The singer, as is usually the case, always had a girlfriend, and we would all roll our eyes and suffer a bit inwardly when he changed them as frequently as sneakers. A good part of punk, at least as I saw it, was that nothing–not effort nor money—need be invested in a look or style. Punk was what you had. Of course, not everyone felt this way and millions were made selling so-called punks their style, which baffled me.
Years later, after all of this was just kind of an embarrassing youthful mess of expectations unmet, arguments undead, and relationships crotch-kicked too many times we finally called it quits after expanding the band into a larger unit that, while having more musical potential couldn’t get out of its own way long enough to keep me from arrogantly treating the whole enterprise like it was a joke. I didn’t mean it guys! I was just stupid.
I don’t remember how it happened but around this era I got my hands on a Butthole Surfers record. I think it was Rembrandt Pussyhorse, which has some of the darkest and most singable tunes on it. I must have spun that disk 1000 times and thought to myself, this is it. I developed my passion (which is what passion is, not found, but developed) for the guitar styling of Paul Leary, and fell head-over-heels in love with the irreverent wildness of one Gibson Haynes. It wasn’t long before I also had Locust Abortion Technician and the one with the horrible image of what looked like a rotting corpse on the cover, as well as a couple of expanded twelve inch disks with pieces that were evidently jams and other psychic weirdness like “Moving to Florida”, a one tone beat-bash with Gibby sounding like an aged drunk explaining to us that “LBJ was a soviet Jew” and that “they be makin’ tadpoles the size of Mercurys down in Florida that be telling Julio Iglesias what to sing”. I was enthralled with this irreverent weirdness. When I saw them live, I went alone, I couldn’t interest anyone else in the value of this band, despite the venue (the old Living Room in Providence) being packed. They were loud, and at times didn’t even seem to be playing a song. Gibby lit his hand on fire and offered it to the audience. He ran about looking totally like a drug-addled street person and while on the face of it I didn’t know how to express what I as getting, the man was more entertaining than anything I’d ever seen or heard previously. He was just what I needed when I needed it. They ran disturbing films on a sixteen mm projector directly over themselves and the entire experience was something transcendent. Later I understood that it was nothing less than a full on sensory abolishment. I’d had a transcendent experience. When I got back to my cellar band I couldn’t explain it. Each example I gave of the thrill I got from the show left my guys looking concerned or just unaffected. “I wouldn’t think you’d like that kind of thing,” my bassist and best friend said. “You gotta go next time they come, you just gotta see it.” I gushed like a believer. And, of course, nothing I could do with my band, playing the same tunes we’d been working on for years, our repetitive one riff blasts, could no longer surprise or satisfy me.

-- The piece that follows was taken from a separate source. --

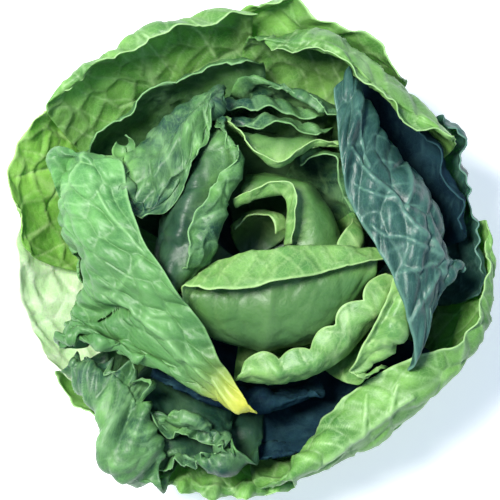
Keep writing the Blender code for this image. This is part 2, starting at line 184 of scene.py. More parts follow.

I had always been disinterested in covering songs. I was sort of a hard-ass when it came to who we were and who we should be. But then, even the Sex Pistols covered songs (though not PiL). But the Butthole Surfers covered several. High on the list was their amazing blast of “American Woman” by the Guess Who. In all honesty it’s a fairly raucous and straight jam of the song. Gibby doesn’t stay true to the lyrics at all, he invents his own rather bizarre scenes of police and loudspeakers, but the song is wonderful. The same with Black Sabbath’s “Sweet Leaf”, transformed into “Sweat Loaf”, which when done live had Gibby riffing from the Doors’ “The End”. All of a sudden my having grown up with the older rock was making sense. The Butthole Surfers weren’t shitting on anything, they were celebrating all of it in their own wild and some might say Texan way. Then came their cover of Donovan. I didn’t even know what a Donovan was. I’d been all through Bob Dylan and even had a good feel for many of the old folk and blues guys that were referenced by Captain Beefheart through to Zeppelin but, Donovan had slipped by. When the Butthole Surfers did “Hurdy Gurdy Man” I could not imagine that I was listening to a psychedelic rock song by a cute, beloved sixties troubadour. But there it was, in all its glory, Donovan was done true. The Butthole Surfers barely fuck around. Maybe I misread the irreverence! Imagine calling your band the Butthole Surfers. Who could be that brave?

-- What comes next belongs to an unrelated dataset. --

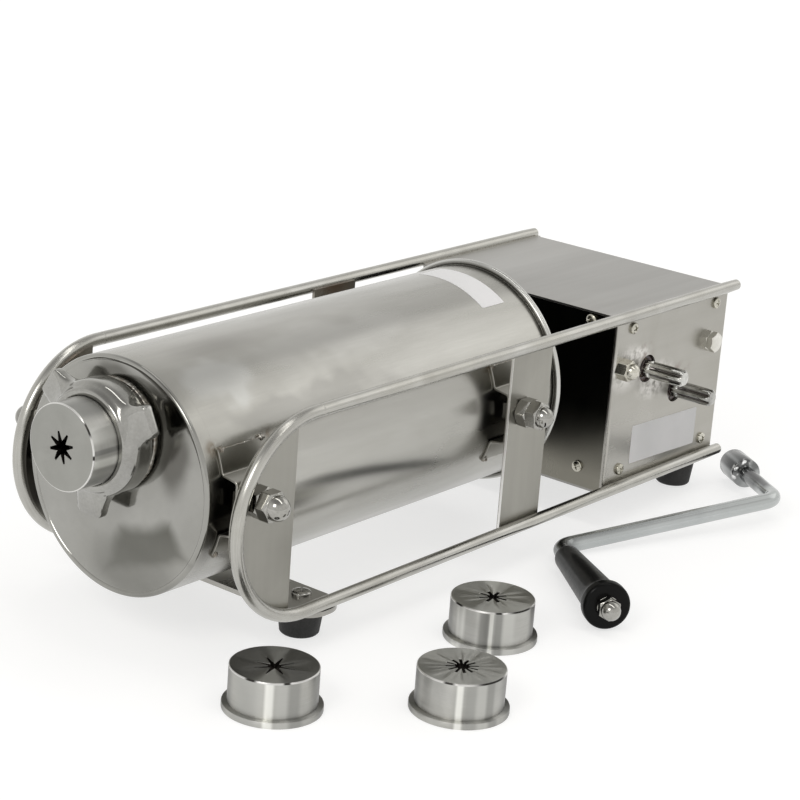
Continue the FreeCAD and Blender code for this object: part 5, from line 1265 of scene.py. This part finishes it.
GUIDE_HEIGHT, GUIDE_FRONT, GUIDE_REAR = 112.48, 383.0, 491.0
M8_FLATS, M8_RADIUS, BOLT_LENGTH = 13.0, 4.0, 175.0
front_near, front_far = ((GUIDE_FRONT, side, GUIDE_HEIGHT) for _, side in SIDES)
rear_near, rear_far = ((GUIDE_REAR, side, GUIDE_HEIGHT) for _, side in SIDES)
guide_caps = [acorn_nut(front_near, NEAR, M8_FLATS, 8.2, 5.7, lift=0.4, turn=0.3),
              acorn_nut(rear_far, FAR, M8_FLATS, 8.2, 5.7, lift=0.4, turn=0.3)]
guide_domes = make("guide_domed_nuts", guide_caps, yellowed_steel, "frame", sharp=28)
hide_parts("guide_nuts")
long_bolts = [hex_bolt(front_far, FAR, M8_FLATS, 5.3, M8_RADIUS, BOLT_LENGTH, 0.2),
              hex_bolt(rear_near, NEAR, M8_FLATS, 3.6, M8_RADIUS, BOLT_LENGTH, 0.0),
              hex_bolt((GUIDE_REAR, -87.9, GUIDE_HEIGHT), NEAR, M8_FLATS, 4.2, M8_RADIUS, 0.8, 0.1)]
guide_pair = make("guide_long_bolts", long_bolts, plated_steel, "frame", sharp=28)
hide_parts("guide_bolts")


# %% Pan-head screws
def pan_screw(foot, axis, head, height, shank, length, turn):
    """A domed head with a tapered cross recess, and its shank below."""
    cross = star_outline(4, head * 0.62, head * 0.24, head * 0.2, head * 0.26, math.degrees(turn))
    angles = star_angles(cross, 48)
    recess = distance_to(cross, angles)
    base = np.ones_like(angles)
    dome = [(1 - s) * recess + s * head * 0.93 for s in (0.0, 0.25, 0.55, 0.8, 1.0)]
    rows = [(0 * base, height * 0.35 * base), (recess * 0.55, height * 0.38 * base)]
    rows += [(r, height * (1 - 0.42 * (r / head) ** 2.4)) for r in dome]
    rows += [(head * 0.985 * base, height * 0.5 * base), (head * base, height * 0.38 * base),
             (head * base, 0 * base), (shank * base, 0 * base), (shank * base, -length * base),
             (0 * base, -length * base)]
    radii, heights = np.array([r for r, _ in rows]), np.array([h for _, h in rows])
    side, up, along = square_to(axis)
    spread = np.cos(angles)[:, None] * side + np.sin(angles)[:, None] * up
    points = np.array(foot, float) + radii[..., None] * spread + heights[..., None] * along
    return grid(points, close_columns=True)


screws = []
for k, (x, z) in enumerate(((393.0, 139.0), (496.5, 139.0), (393.0, 39.0), (496.5, 39.0))):
    for axis, side in SIDES:
        screws.append(pan_screw((x, side, z), axis, 4.0, 2.6, 2.0, 6.0, 0.4 + 1.1 * k))
for k, (y, z) in enumerate(((-62.0, 143.0), (62.0, 143.0), (-62.0, 39.0), (62.0, 39.0))):
    screws.append(pan_screw((375.6, y, z), (-1, 0, 0), 4.0, 2.6, 2.0, 6.0, 0.2 + 0.9 * k))
panel_heads = make("panel_screw_heads", screws, yellowed_steel, "frame", sharp=35)
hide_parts("panel_screws")
FOOT_FRONT, FOOT_REAR, FOOT_SIDE = 89.5, 498.5, 64.0
foot_screws = [pan_screw((x, y, z), (0, 0, 1), 6.0, 3.4, 3.0, 12.0, 0.3 + y)
               for x, z in ((FOOT_FRONT, 24.0), (FOOT_REAR, 25.5)) for y in (-FOOT_SIDE, FOOT_SIDE)]
foot_heads = make("foot_screw_heads", foot_screws, nut_steel, "frame", sharp=35)
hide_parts("foot_screws")

# %% [markdown]
# ## Splined shafts
# Two shafts stand out of the near panel, a slow one and a fast one, and the crank fits on either. Their ends
# have six rounded splines. Every row of a splined end is the same wavy circle, r = middle + half depth times
# a flattened cosine of six times the angle. The rows at the tip shrink to a chamfer and a small flat end, and
# behind the splines the rows are round.

# %% Shafts
FAST_SHAFT, SLOW_SHAFT, SHAFT_TIP = (455.0, 84.5), (415.64, 106.32), -114.5
spread_angles = np.linspace(0, 2 * np.pi, 144, endpoint=False)
wavy = 5.2 + 0.8 * np.tanh(1.3 * np.cos(6 * spread_angles)) / np.tanh(1.3)
for name, node, (x, z), body, greys in (
        ("shaft_fast", "fast_shaft", FAST_SHAFT, "fast_shaft_group", (0.24, 0.55)),
        ("shaft_slow", "slow_shaft", SLOW_SHAFT, "slow_shaft_group", (0.40, 0.72))):
    inner = (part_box(node)[1].y - HOME[1]) * 1000.0
    plain_part = np.full(144, 6.0)
    rows = [(0 * wavy, 0.0), (np.minimum(wavy, 3.6), 0.0), (np.minimum(wavy, 4.6), 0.15),
            (np.minimum(wavy, 5.6), 1.3), (wavy, 2.0), (wavy, 12.0), (wavy, 25.6), ((wavy + 6.0) / 2, 26.6),
            (plain_part, 27.0), (plain_part, 60.0), (plain_part, inner + 114.0),
            (plain_part - 0.6, inner - SHAFT_TIP), (0 * wavy, inner - SHAFT_TIP)]
    radii, heights = np.array([r for r, _ in rows]), [h for _, h in rows]
    skin = turned(radii, heights, (x, SHAFT_TIP, z), (0, 1, 0), 144, close=False)
    finish = splined_steel(name + "_steel", x, z, *greys)
    piece = make(name, [skin], finish, body, sharp=40)
    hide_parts(node)

# %% [markdown]
# Grease has worked out of the bushes and lies in the panel's round windows. It is a thin uneven ring: a disc
# with a hole, whose height wanders with the angle.

# %% Grease in the windows
grease = []
for (x, z), phase in ((FAST_SHAFT, 0.6), (SLOW_SHAFT, 2.1)):
    height = np.zeros((6, 144))
    height[1:5] = (0.9 + 0.55 * np.sin(spread_angles * 2 + phase)
                   + 0.25 * np.sin(spread_angles * 5 + phase * 2))
    height[2:4] += 0.35
    ring_radii = np.repeat(np.array([9.55, 9.4, 8.6, 7.4, 6.45, 6.3])[:, None], 144, 1)
    spread = np.stack([np.cos(spread_angles), 0 * spread_angles, np.sin(spread_angles)], -1)
    points = np.array([x, -81.05, z]) + ring_radii[..., None] * spread
    points = points - height[..., None] * np.array([0, 1.0, 0])
    grease.append(grid(points, close_rows=True, close_columns=True))
make("grease_rings", grease, shaft_grease, "frame", sharp=60)

# %% [markdown]
# ## Blank labels
# Two thin film labels, one on the near panel and one over the top of the barrel. They carry nothing. Each is
# a rounded rectangle in two layers, and the second one is wrapped: its long side becomes an angle on the
# barrel.

# %% Labels
def film(wide, tall, radius, lay):
    """A rounded rectangle in rows between its lower and upper edge, closed by its outline at both levels."""
    across = np.linspace(-1, 1, 48)
    across = np.sign(across) * (1 - (1 - np.abs(across)) ** 1.5) * wide / 2
    inset = np.maximum(0, np.abs(across) - (wide / 2 - radius))
    edge_height = tall / 2 - radius + np.sqrt(np.maximum(radius ** 2 - inset ** 2, 0))
    rows = np.linspace(-1, 1, 9)[:, None] * edge_height
    flat_points = np.stack([np.broadcast_to(across, rows.shape), rows], -1)
    top, under = lay(flat_points, 0.14), lay(flat_points, 0.02)
    outline = [np.concatenate([layer[0], layer[1:, -1], layer[-1, -2::-1], layer[-2:0:-1, 0]])
               for layer in (top, under)]
    return [grid(top), grid(under), grid(np.array(outline), close_columns=True)]


def on_panel(flat_points, proud):
    """Flat on the near panel."""
    across, up = flat_points[..., 0], flat_points[..., 1]
    return np.stack([445.8 + across, np.full(across.shape, -PANEL_FACE - proud),
                     52.2 - 0.035 * across + up], -1)


def on_barrel(flat_points, proud):
    """Wrapped over the barrel: the first coordinate runs round it, the second along it."""
    theta = np.radians(79.0) + flat_points[..., 0] / TUBE_RADIUS
    outer = TUBE_RADIUS + proud
    return np.stack([293.0 + flat_points[..., 1], -outer * np.cos(theta),
                     AXIS_HEIGHT + outer * np.sin(theta)], -1)


make("blank_panel_label", film(82.0, 27.0, 1.0, on_panel), label_film, "frame", sharp=60)
make("blank_barrel_label", film(56.0, 23.0, 1.0, on_barrel), label_film, "frame", sharp=60)

# %% [markdown]
# ## Feet
# Four moulded rubber feet, a little wider at the top, with softened edges.

# %% Rubber feet
foot_section = soften([(0, 0, 0), (10.9, 0, 1.0), (12.1, 1.2, 0.8), (14.3, 18.2, 0.8), (14.6, 21.0, 0.6),
                       (0, 21.0, 0)], closed=False)
for end, x in (("front", FOOT_FRONT), ("rear", FOOT_REAR)):
    for side, y in (("near", -FOOT_SIDE), ("far", FOOT_SIDE)):
        foot = make("foot_" + end + "_" + side,
                    [turned(foot_section[:, 0], foot_section[:, 1], (x, y, 0), (0, 0, 1), 64, close=False)],
                    foot_rubber, "frame")
        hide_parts("rubber_foot_" + end + "_" + side)

# %% [markdown]
# ## Crank
# The crank lies on the table beside the machine: a splined socket, a rod with two bends, and a black grip
# that turns on its far end behind a washer and a domed nut. Its four corner points lie in one leaning plane,
# so the rod is drawn flat in that plane, its bends rounded, and then swept.

# %% Crank rod
MOUTH = np.array((539.1982, -89.3585, 11.6095))
BEND_ONE = np.array((477.2678, -161.0204, 18.9708))
BEND_TWO = np.array((311.1, -95.9, 6.6095))
GRIP_END = np.array((231.1771, -188.3816, 16.1095))
CRANK_ROD, BEND_RADIUS = 5.5, 14.0
lean = np.array((-0.025294, 0.123759, 0.99199))
first = (BEND_TWO - BEND_ONE) / np.linalg.norm(BEND_TWO - BEND_ONE)
second = np.cross(lean, first)


def to_plane(point, radius=0.0):
    """A machine point as (along the arm, across it, bend radius), measured from the first bend."""
    return ((point - BEND_ONE) @ first, (point - BEND_ONE) @ second, radius)


inward = (BEND_ONE - MOUTH) / np.linalg.norm(BEND_ONE - MOUTH)
outward = (GRIP_END - BEND_TWO) / np.linalg.norm(GRIP_END - BEND_TWO)
corners = [to_plane(MOUTH + inward * 26), to_plane(BEND_ONE, BEND_RADIUS), to_plane(BEND_TWO, BEND_RADIUS),
           to_plane(GRIP_END - outward)]
line = soften(corners, closed=False, steps=14)
rod_path = BEND_ONE + line[:, :1] * first + line[:, 1:] * second
rod = swept(rod_path, CRANK_ROD, lean, 40)
rings = rod[0].reshape(len(rod_path), 40, 3)
stud = turned(np.array([0.0, 4.0, 4.0, 0.0]), [0.0, 0.0, 7.5, 7.5], GRIP_END - outward * 0.8, outward, 24,
              close=False)
crank = make("crank_bar", [rod, fan(rings[0]), fan(rings[-1]), stud], zinc_steel, "crank",
             sharp=40)
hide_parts("crank_rod")

# %% Splined socket
spline = star_outline(6, 6.15, 4.65, 2.4, 2.8, 0)
angles = star_angles(spline, 90)
teeth = np.clip(distance_to(spline, angles), 4.65, 6.15)
base = np.ones_like(angles)
rows = [(teeth, 25), (teeth, 0.8), (teeth + 0.5, 0.0), (9.6 * base, 0.0), (10.3 * base, 0.25),
        (10.5 * base, 0.9), (10.5 * base, 14.0), (10.5 * base, 28.4), (10.2 * base, 29.2), (9.0 * base, 30.0),
        (6.4 * base, 30.2), (5.6 * base, 31.0), (4.0 * base, 31.0), (0 * base, 31.0)]
side, up, along = square_to(inward)
spread = np.cos(angles)[:, None] * side + np.sin(angles)[:, None] * up
points = np.array([MOUTH + r[:, None] * spread + h * along for r, h in rows])
bottom = fan(points[0])
socket = make("crank_hub", [grid(points, close_columns=True), bottom], hub_steel, "crank")
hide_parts("crank_socket")

# %% Grip, washer and domed nut
GRIP_LENGTH = 100.0
grip_section = np.vstack([
    [(5.80, 0.3), (6.1, 0.0)], arc((7.0, 1.5), 1.5, -90, 0, 6),
    [(8.5 + (12.2 - 8.5) * t, 1.5 + 82.5 * t) for t in np.linspace(0.05, 1, 16)],
    [(12.5, 86.0), (12.9, 88.0), (13.6, 90.0), (14.4, 91.4)], arc((14.0, 93.0), 1.0, -40, 0, 4),
    arc((12.6, 97.6), 2.4, 0, 90, 8), [(6.1, GRIP_LENGTH), (5.80, 99.6)]])
grip_skin = turned(grip_section[:, 0], grip_section[:, 1], GRIP_END - outward * GRIP_LENGTH, outward, 96)
grip = make("crank_handle", [grip_skin], grip_black, "crank_grip_body")
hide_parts("crank_grip")
washer_section = soften([(4.1, 0, 0.2), (6.9, 0, 0.3), (6.9, 1.5, 0.3), (4.1, 1.5, 0.2)])
washer = make("grip_end_washer", [turned(washer_section[:, 0], washer_section[:, 1], GRIP_END, outward, 64)],
              nut_steel, "crank")
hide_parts("grip_washer")
end_nut = make("grip_domed_nut", [acorn_nut(GRIP_END + outward * 1.5, outward, 13.0, 5.2, 6.1, lift=1.6)],
               nut_steel, "crank", sharp=28)
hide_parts("grip_acorn_nut")

# %% [markdown]
# ## Finish
# The outer box of the dressed machine is printed.

# %% Dressed size
low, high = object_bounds()
print("dressed size", [round(b - a, 4) for a, b in zip(low, high)])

During the 90s Stereolab got me fully into Krautrock, and Beefheart’s introduction to Ornette Coleman took me down that long freejazz warren informing me of the “punk rock” of Coltrane and Ayers. I’m no longer an exclusivist, I’ve grown up and embrace all the milestones and all the great musicians.

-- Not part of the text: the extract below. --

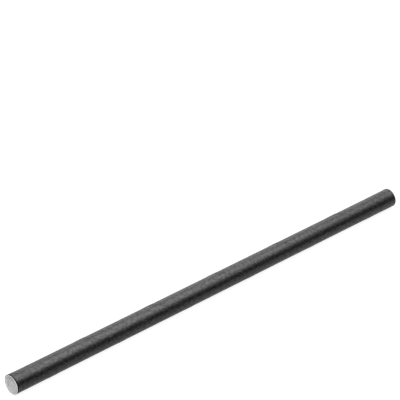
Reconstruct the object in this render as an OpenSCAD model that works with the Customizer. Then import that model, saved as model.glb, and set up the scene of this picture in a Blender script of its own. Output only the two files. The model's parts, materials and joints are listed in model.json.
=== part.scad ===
// Paper drinking straw, lying on a table.
// Three paper strips are wound round a mandrel in the same direction and glued to each other:
// a black outer ply that laps over its own edge, and two white plies whose edges butt.
// The straw lies along X. Its middle is over the origin, and Z = 0 is the table.

/* [Straw] */
// Length of the straw, from cut end to cut end
straw_len = 210; // [60:1:260]
// Outside diameter, measured beside the lap
straw_d = 8; // [5:0.1:12]

/* [Paper] */
// Thickness of the black outer ply
outer_t = 0.10; // [0.06:0.01:0.20]
// Thickness of the white middle ply
middle_t = 0.16; // [0.08:0.01:0.30]
// Thickness of the white inner ply
inner_t = 0.16; // [0.08:0.01:0.30]
// Thickness of the glue film between two plies, left open
glue_t = 0.02; // [0.01:0.01:0.05]

/* [Winding] */
// Distance along the straw that one turn of a strip takes
lead = 35.3; // [24:0.1:60]
// Width of the outer ply's lap over its own edge, measured round the straw
lap_w = 2.4; // [1.4:0.1:4.0]
// Height of the lap above the plain outside: less than a ply, because the winding belt presses it in
lap_rise = 0.05; // [0.03:0.01:0.15]
// Share of the lap's rise that is pressed flat where the straw lies on it
rest_flat = 0.6; // [0.2:0.1:0.8]
// Gap between the butted edges of a white ply, measured round the straw
butt_gap = 0.3; // [0.15:0.05:0.8]
// Angle of the outer ply's free edge at the middle of the straw, from the top towards -Y
outer_seam = 325; // [0:5:355]
// Angle of the middle ply's gap at the middle of the straw, from the top towards -Y
middle_seam = 110; // [0:5:355]
// Angle of the inner ply's gap at the middle of the straw, from the top towards -Y
inner_seam = 220; // [0:5:355]

/* [Hidden] */

// Outside radius of each ply. The plies nest, with a film of glue between them.
outer_r = straw_d / 2;
middle_r = outer_r - outer_t - glue_t;
inner_r = middle_r - middle_t - glue_t;
// The straw lies on the flat of the lap's crest
crest_r = outer_r + lap_rise;
axis_z = crest_r - rest_flat * lap_rise;

// How far a cut runs past the surface that it goes through
past = 0.03;
// Turn from one section of a strip's helix to the next, and the widest step within a section
step_angle = 10;
$fn = 96;

// Width measured round a cylinder, as an angle
function round_angle(w, r) = w / r * 180 / PI;

// Point of the helix that starts at angle a in the middle of the straw, at x and a radius
function on_helix(x, a, r) =
    let (turn = a + 360 * x / lead)
    [x, -r * sin(turn), r * cos(turn)];

// A closed tube between two radii, along X
module tube(r_out, r_in, length) {
    rotate([0, 90, 0]) difference() {
        cylinder(r = r_out, h = length, center = true);
        cylinder(r = r_in, h = length + 2 * past, center = true);
    }
}

// An outline of [angle, radius] points carried along the straw on a right-handed helix.
// Each wall is split along the diagonal that keeps closer to the round.
module wind(outline, angle, length) {
    steps = ceil(360 / step_angle * length / lead);
    n = len(outline);
    points = [for (i = [0:steps], p = outline) on_helix(length * (i / steps - 0.5), angle + p[0], p[1])];
    walls = [for (i = [0:steps - 1], j = [0:n - 1])
        let (k = (j + 1) % n, here = i * n, next = here + n, ahead = outline[k][0] > outline[j][0])
        each ahead
            ? [[here + j, here + k, next + j], [here + k, next + k, next + j]]
            : [[here + j, here + k, next + k], [here + j, next + k, next + j]]];
    caps = [[for (j = [n - 1:-1:0]) j], [for (j = [0:n - 1]) steps * n + j]];
    polyhedron(points, concat(walls, caps));
}

// Turn along a straight line in the section, from its point nearest the axis to where it passes r
function line_angle(nearest, r) = acos(nearest / r);

// Section that holds the lap. It is square at the strip's free edge, at angle 0. Where the strip
// comes down over its buried edge it is taut, so that side is a straight line, which passes the
// crest lap_w from the free edge.
function lap_outline() =
    let (near_r = outer_r - past,
         high = crest_r + 2 * past,
         foot_a = -round_angle(lap_w, outer_r) - line_angle(near_r, crest_r),
         top_a = foot_a + line_angle(near_r, high),
         steps = ceil(-top_a / step_angle))
    concat(
        [[foot_a, near_r], [0, near_r]],
        [for (i = [0:steps]) [top_a * i / steps, high]]
    );

// Section of the hollow that the taut strip leaves beside its buried edge, where it has nothing
// under it until it lies on the middle ply again
function hollow_outline() =
    let (in_r = outer_r - outer_t,
         near_r = in_r - past,
         high = in_r + lap_rise,
         edge_a = -round_angle(lap_w, outer_r))
    [[edge_a - line_angle(near_r, high), near_r], [edge_a, near_r], [edge_a, high]];

// A tube as wide as the crest, cut back all round to the plain outside, apart from the lap
module outer_ply() {
    color("#3a3a3b") difference() {
        tube(crest_r, outer_r - outer_t, straw_len);
        difference() {
            tube(crest_r + past, outer_r, straw_len + 2 * past);
            wind(lap_outline(), outer_seam, straw_len + 4 * past);
        }
        wind(hollow_outline(), outer_seam, straw_len + 2 * past);
        translate([0, 0, -axis_z - straw_d / 2]) cube([straw_len + 2 * past, straw_d, straw_d], center = true);
    }
}

// A white ply, with the thin gap where its edges butt
module butted_ply(r_out, thickness, seam) {
    r_in = r_out - thickness;
    half = round_angle(butt_gap, r_out) / 2;
    low = r_in - past;
    high = r_out + past;
    difference() {
        tube(r_out, r_in, straw_len);
        wind([[-half, low], [half, low], [half, high], [-half, high]], seam, straw_len + 2 * past);
    }
}

module middle_ply() {
    color("#e6e6e4") butted_ply(middle_r, middle_t, middle_seam);
}

module inner_ply() {
    color("#f1f1ef") butted_ply(inner_r, inner_t, inner_seam);
}

// Sets the straw down on the table
module lay() {
    translate([0, 0, axis_z]) children();
}

lay() outer_ply();
lay() middle_ply();
lay() inner_ply();
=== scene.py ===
"""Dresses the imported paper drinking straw: its three wound plies, their paper, and a studio round it."""

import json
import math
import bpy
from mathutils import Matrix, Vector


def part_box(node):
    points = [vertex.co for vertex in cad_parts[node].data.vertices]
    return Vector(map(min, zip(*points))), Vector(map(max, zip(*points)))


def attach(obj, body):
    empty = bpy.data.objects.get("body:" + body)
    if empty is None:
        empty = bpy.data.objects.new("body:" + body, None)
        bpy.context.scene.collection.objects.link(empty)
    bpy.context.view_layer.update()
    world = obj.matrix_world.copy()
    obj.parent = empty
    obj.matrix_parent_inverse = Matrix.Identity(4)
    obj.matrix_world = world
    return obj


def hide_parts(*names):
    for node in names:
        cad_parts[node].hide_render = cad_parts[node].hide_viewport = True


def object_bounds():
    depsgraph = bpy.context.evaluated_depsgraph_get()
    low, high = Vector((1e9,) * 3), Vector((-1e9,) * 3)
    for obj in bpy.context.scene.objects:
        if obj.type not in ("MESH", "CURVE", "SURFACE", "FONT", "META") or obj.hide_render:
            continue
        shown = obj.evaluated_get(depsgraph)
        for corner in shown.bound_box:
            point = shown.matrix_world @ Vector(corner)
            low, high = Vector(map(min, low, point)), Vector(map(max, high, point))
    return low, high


bl_info = {
    "name": "Paper drinking straw",
    "version": (1, 0, 0),
    "blender": (4, 5, 0),
    "location": "3D View > Sidebar > Straw",
    "description": "Winds the three plies of a paper drinking straw round its CAD solids and lights them",
    "category": "Object",
}

import bpy
import numpy as np
from bpy.props import FloatProperty, FloatVectorProperty, IntProperty, PointerProperty
from mathutils import Matrix, Vector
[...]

In picking up a recently released (just weeks ago) book about Can (All Gates Open: The Story of Can by Young and Schmidt, 2018) I have been transported once again to the sixties and seventies to find out that these legends, these musical heroes of mine, were once again regular folk. They were full of arguments and expectations and efforts that failed and others that unexpectedly took off. It always blows my mind that people who do admirable things are just like everyone else. They’re dedicated workers, building passion and hoping for the best. It shouldn’t be something that surprises us, but almost everything in our culture points away from this truth. We love a genius myth. A genius myth also exonerates us of blame when we don’t succeed. But it’s wholly unnecessary, there’s a lot of good luck involved in success. And we need to recognize it and be kind in the meantime.